The man accused of the crime, 26-year-old Joseph Jr. Bruny of Boynton Beach, told police he shot the brothers over $700 worth of marijuana.  

Tuesday police identified the victims as 24-year-old Malcolm Frederick and 21-year-old Jamal Frederick. 

“Nothing is worth a life,” said minister and community activist Bernard Wright. Wright lives a few blocks away from where the brothers were killed. “Crime in my neighborhood is like crime in any other neighborhood all over the continental United States. We have isolated incidents in this community…We can’t be responsible for some isolated incidents."

(Scroll down to read what Bruny told Boynton Beach police detectives.)

According to our news partners at the Palm Beach Post, the brothers join nine others who were killed in Boynton Beach in 2017. 

Contact 5 found under the recently retired Chief Jeffrey Katz, crime in Boynton Beach jumped 24.9 percent from 2014 to 2016. For the first half of 2017, four out of five crimes in Boynton Beach went unsolved.

Wright says he had no idea crime rates had climbed that high.

“Amazingly ridiculous,” said Wright. “Chief Katz, I got to know him on a personal basis and he was glorified, but he didn’t get involved as he should have in bridging the gap between the misconception of the department and the community."

Wright says it does not have to be this way.

“There is no trust in the community with the police department because of the way they conduct themselves. There has been no correction in the way they violate our constitutional rights over here and just act like we are animalistic and we don’t have any rights. 

“This has to be stopped and nipped in the bud if there is going to be a relationship between our department and our community.”

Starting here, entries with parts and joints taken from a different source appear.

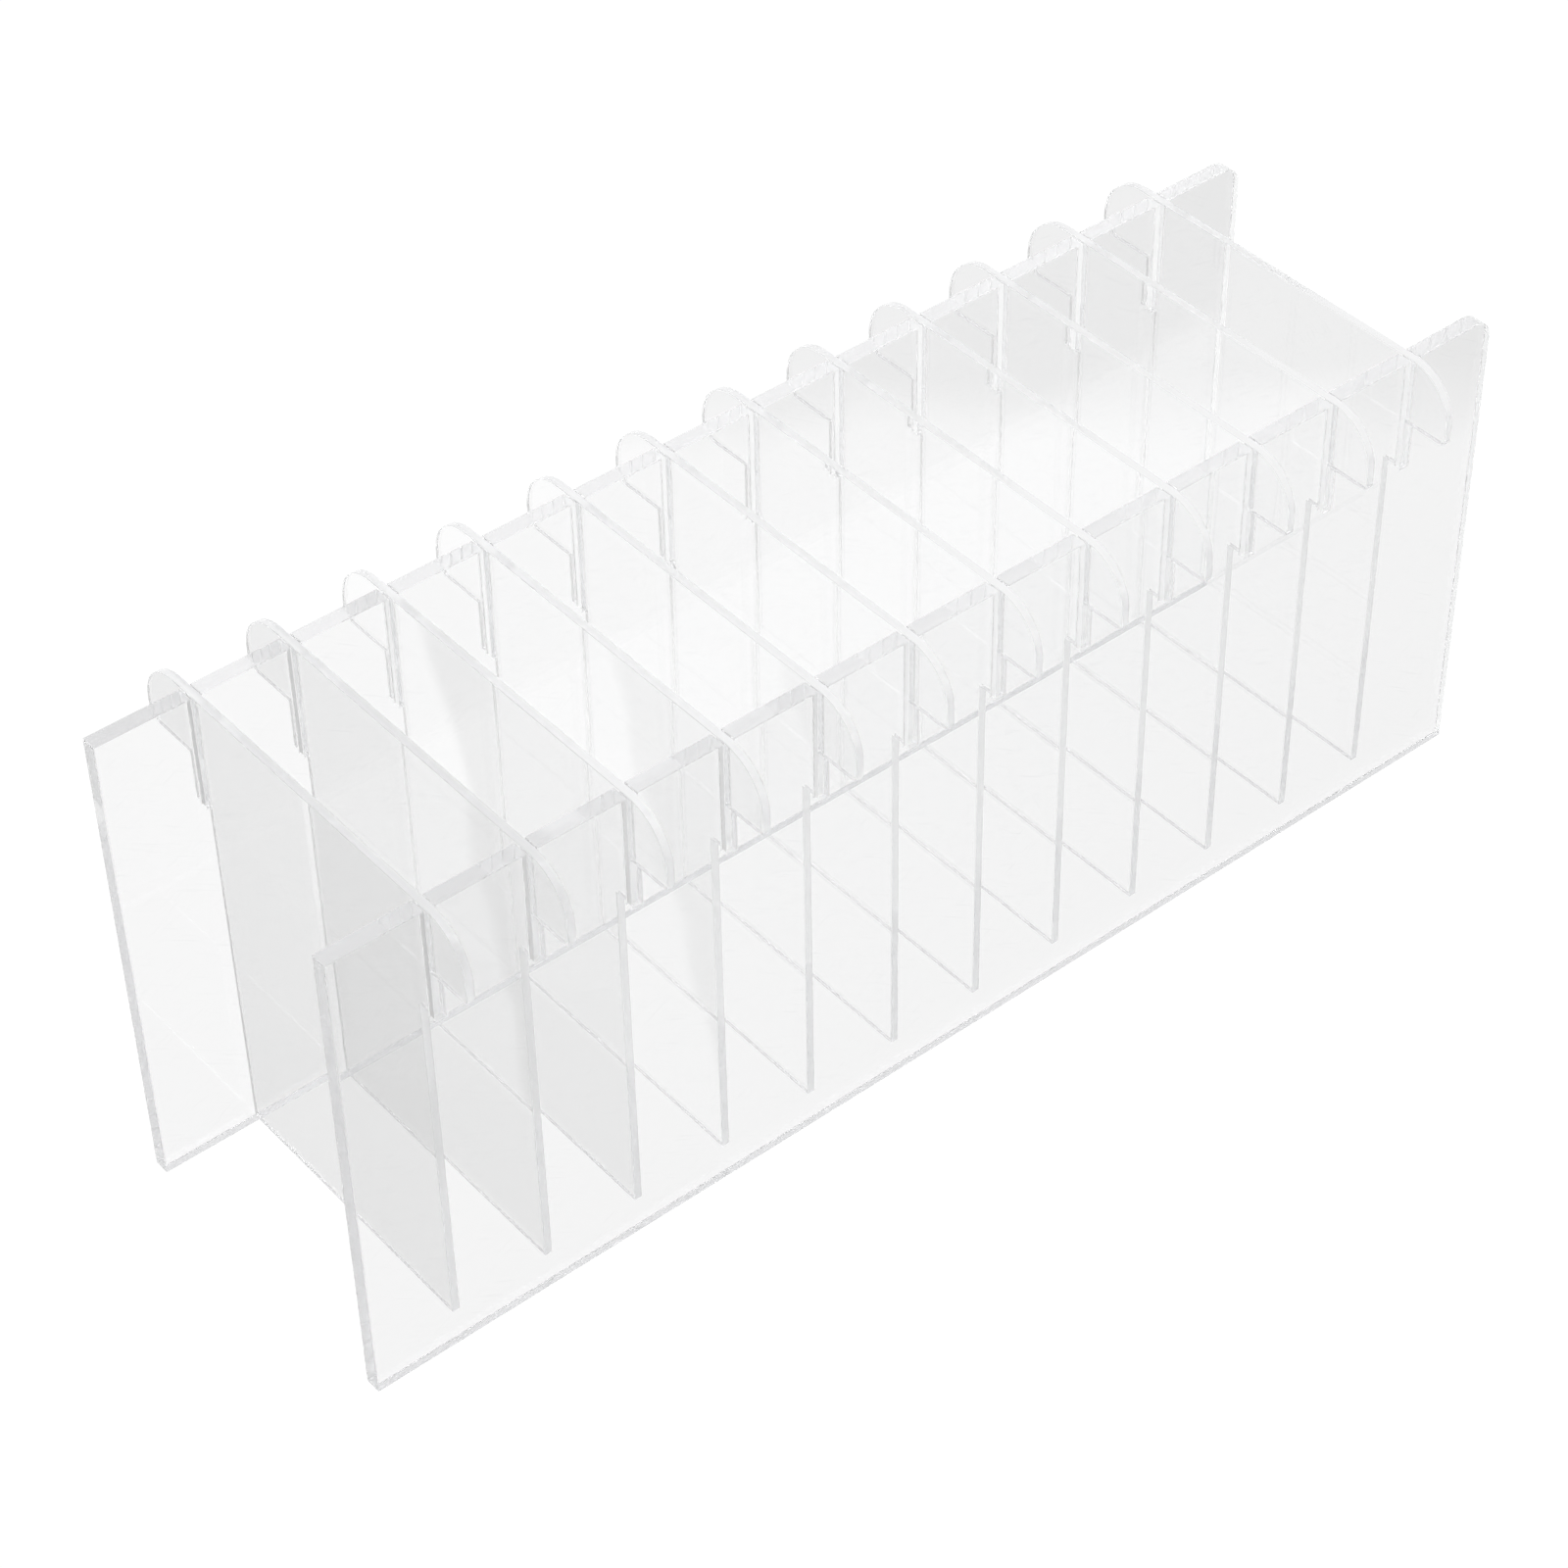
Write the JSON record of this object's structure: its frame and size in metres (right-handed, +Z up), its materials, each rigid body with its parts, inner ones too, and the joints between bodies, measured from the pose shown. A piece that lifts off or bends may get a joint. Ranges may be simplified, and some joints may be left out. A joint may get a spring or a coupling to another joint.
{
  "type": "card sorting tray",
  "caption": "Knock-down clear acrylic card sorting tray: two slotted side rails on edge and eared cross dividers that drop into them, open above and below.",
  "frame": {"origin": "on the table, at the middle of the bounding box of the assembled tray, which is the dividers' mid plane", "axes": "+X along the rails towards the end with the rounded top corners, +Y from the front rail to the back rail, +Z up"},
  "size_m": [0.3, 0.105, 0.1186],
  "materials": {
    "rail_acrylic": "clear colourless cast acrylic, polished faces, fine laser-cut edges",
    "divider_acrylic": "clear colourless thin acrylic, polished faces, fine laser-cut edges"
  },
  "bodies": {
    "rail_front": {"rail_front": "rail_acrylic"},
    "rail_back": {"rail_back": "rail_acrylic"},
    "divider_01": {"divider_01": "divider_acrylic"},
    "divider_02": {"divider_02": "divider_acrylic"},
    "divider_03": {"divider_03": "divider_acrylic"},
    "divider_04": {"divider_04": "divider_acrylic"},
    "divider_05": {"divider_05": "divider_acrylic"},
    "divider_06": {"divider_06": "divider_acrylic"},
    "divider_07": {"divider_07": "divider_acrylic"},
    "divider_08": {"divider_08": "divider_acrylic"},
    "divider_09": {"divider_09": "divider_acrylic"},
    "divider_10": {"divider_10": "divider_acrylic"},
    "divider_11": {"divider_11": "divider_acrylic"},
    "divider_12": {"divider_12": "divider_acrylic"}
  },
  "joints": [
    {"name": "rail_back_pull_off", "type": "slide", "parent": "rail_front", "child": "rail_back", "axis": [0, 1, 0], "range_m": [0, 0.024]},
    {"name": "divider_01_lift_out", "type": "slide", "parent": "rail_front", "child": "divider_01", "axis": [0, 0, 1], "range_m": [0, 0.125]},
    {"name": "divider_02_lift_out", "type": "slide", "parent": "rail_front", "child": "divider_02", "axis": [0, 0, 1], "range_m": [0, 0.125]},
    {"name": "divider_03_lift_out", "type": "slide", "parent": "rail_front", "child": "divider_03", "axis": [0, 0, 1], "range_m": [0, 0.125]},
    {"name": "divider_04_lift_out", "type": "slide", "parent": "rail_front", "child": "divider_04", "axis": [0, 0, 1], "range_m": [0, 0.125]},
    {"name": "divider_05_lift_out", "type": "slide", "parent": "rail_front", "child": "divider_05", "axis": [0, 0, 1], "range_m": [0, 0.125]},
    {"name": "divider_06_lift_out", "type": "slide", "parent": "rail_front", "child": "divider_06", "axis": [0, 0, 1], "range_m": [0, 0.125]},
    {"name": "divider_07_lift_out", "type": "slide", "parent": "rail_front", "child": "divider_07", "axis": [0, 0, 1], "range_m": [0, 0.125]},
    {"name": "divider_08_lift_out", "type": "slide", "parent": "rail_front", "child": "divider_08", "axis": [0, 0, 1], "range_m": [0, 0.125]},
    {"name": "divider_09_lift_out", "type": "slide", "parent": "rail_front", "child": "divider_09", "axis": [0, 0, 1], "range_m": [0, 0.125]},
    {"name": "divider_10_lift_out", "type": "slide", "parent": "rail_front", "child": "divider_10", "axis": [0, 0, 1], "range_m": [0, 0.125]},
    {"name": "divider_11_lift_out", "type": "slide", "parent": "rail_front", "child": "divider_11", "axis": [0, 0, 1], "range_m": [0, 0.125]},
    {"name": "divider_12_lift_out", "type": "slide", "parent": "rail_front", "child": "divider_12", "axis": [0, 0, 1], "range_m": [0, 0.125]}
  ]
}
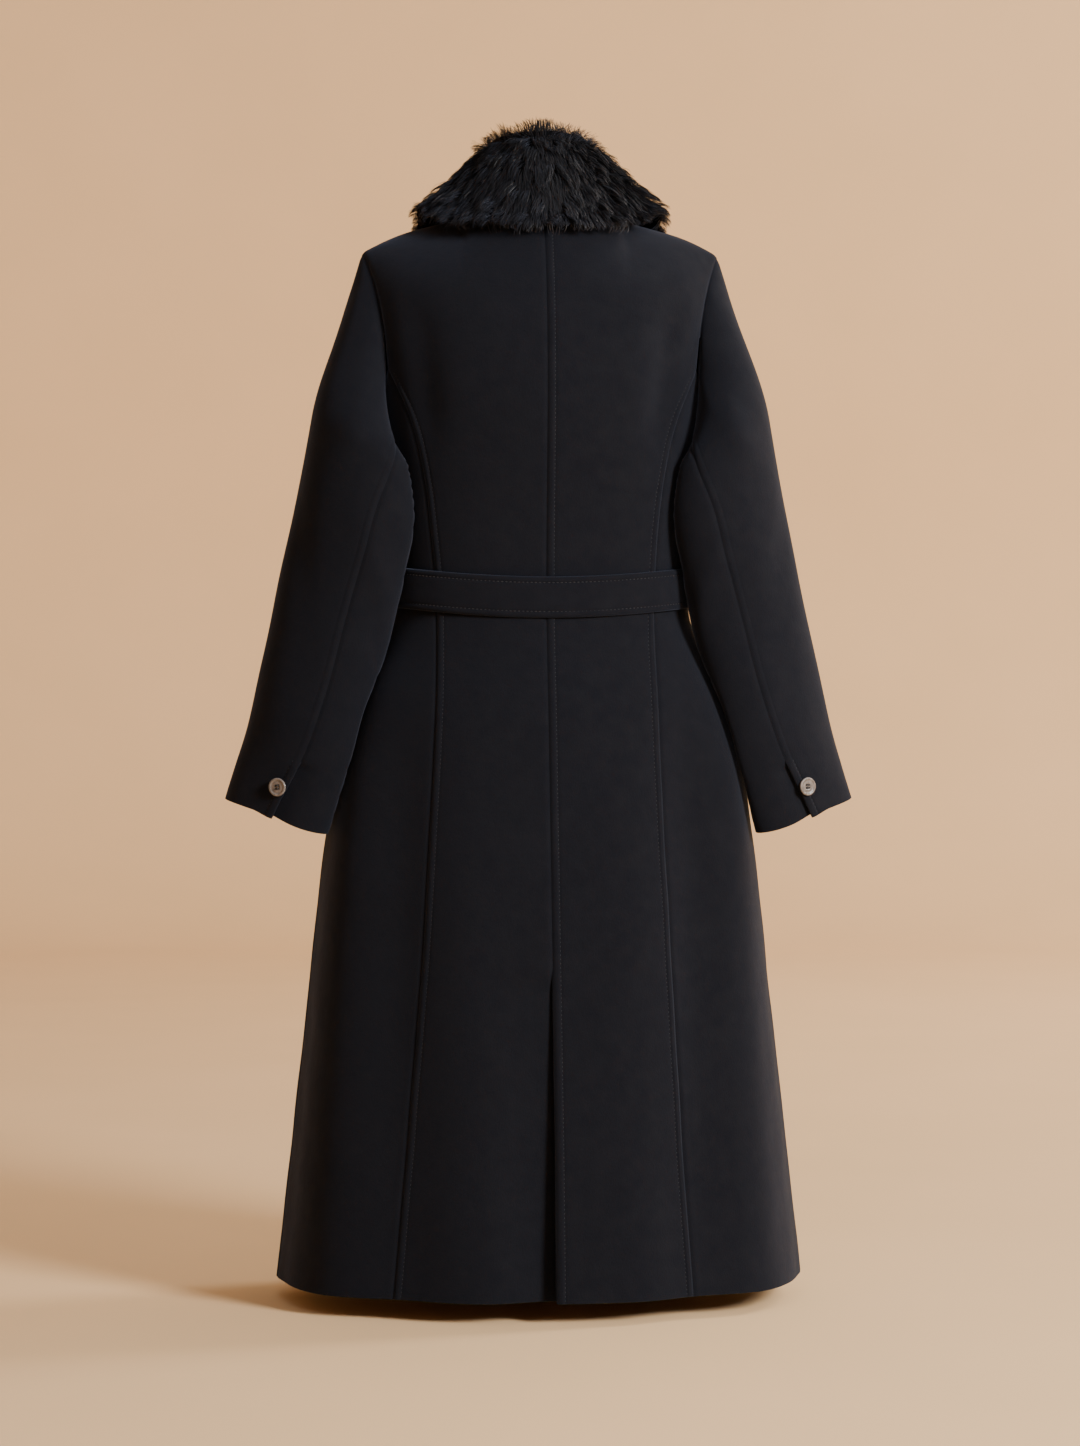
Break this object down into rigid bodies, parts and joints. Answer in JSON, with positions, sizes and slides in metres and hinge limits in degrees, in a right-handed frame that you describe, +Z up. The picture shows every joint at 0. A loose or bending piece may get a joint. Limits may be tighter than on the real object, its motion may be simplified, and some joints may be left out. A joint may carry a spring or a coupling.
{
  "type": "belted coat",
  "caption": "Long fitted wool coat, hollow as worn, with a deep fur collar, set-in sleeves, a back vent and a tied self belt.",
  "frame": {"origin": "midway between the shoulders at the height where the shoulder seams meet the neck, where the wearer's shoulders hold the coat", "axes": "+Z up along the coat's length, -Y towards the front, +Y towards the back, +X towards the wearer's left"},
  "size_m": [0.6882, 0.3691, 1.253],
  "materials": {
    "wool": "napped",
    "fur": "pile",
    "button": "satin"
  },
  "bodies": {
    "root": {"back_centre_left": "wool", "back_centre_right": "wool", "back_side_left": "wool", "back_side_right": "wool", "front_left": "wool", "front_right": "wool", "sleeve_left_top": "wool", "sleeve_left_under": "wool", "sleeve_right_top": "wool", "sleeve_right_under": "wool", "belt": "wool", "belt_knot": "wool", "belt_end_left": "wool", "belt_end_right": "wool", "collar": "fur", "cuff_button_left": "button", "cuff_button_right": "button"}
  },
  "joints": []
}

In the past, Katz told WPTV his community outreach was a highlight of his tenure with the department. 

Mayor Steven Grant spoke to Contact 5 via phone, and gave us this statement: 

“Two people died over $700 worth of marijuana, and that makes me feel that the CRA [Community Redevelopment Agency] has not done its job in creating economic opportunities for that community. I feel that area needs to have more economic opportunities, because, what has happened is that the CRA has bought properties on Martin Luther King Jr. Blvd that used to be the commercial area for Boynton. They have not put anything there in years, except a Family Dollar. My hope is to put more commercial buildings there so that people who do not have access to a car can walk or bike to a commercial zone.”

We reached out to City Commissioner Christina Romelus and Vice Mayor Mack McCray for a comment about crime statistics in Boynton. Both declined to comment.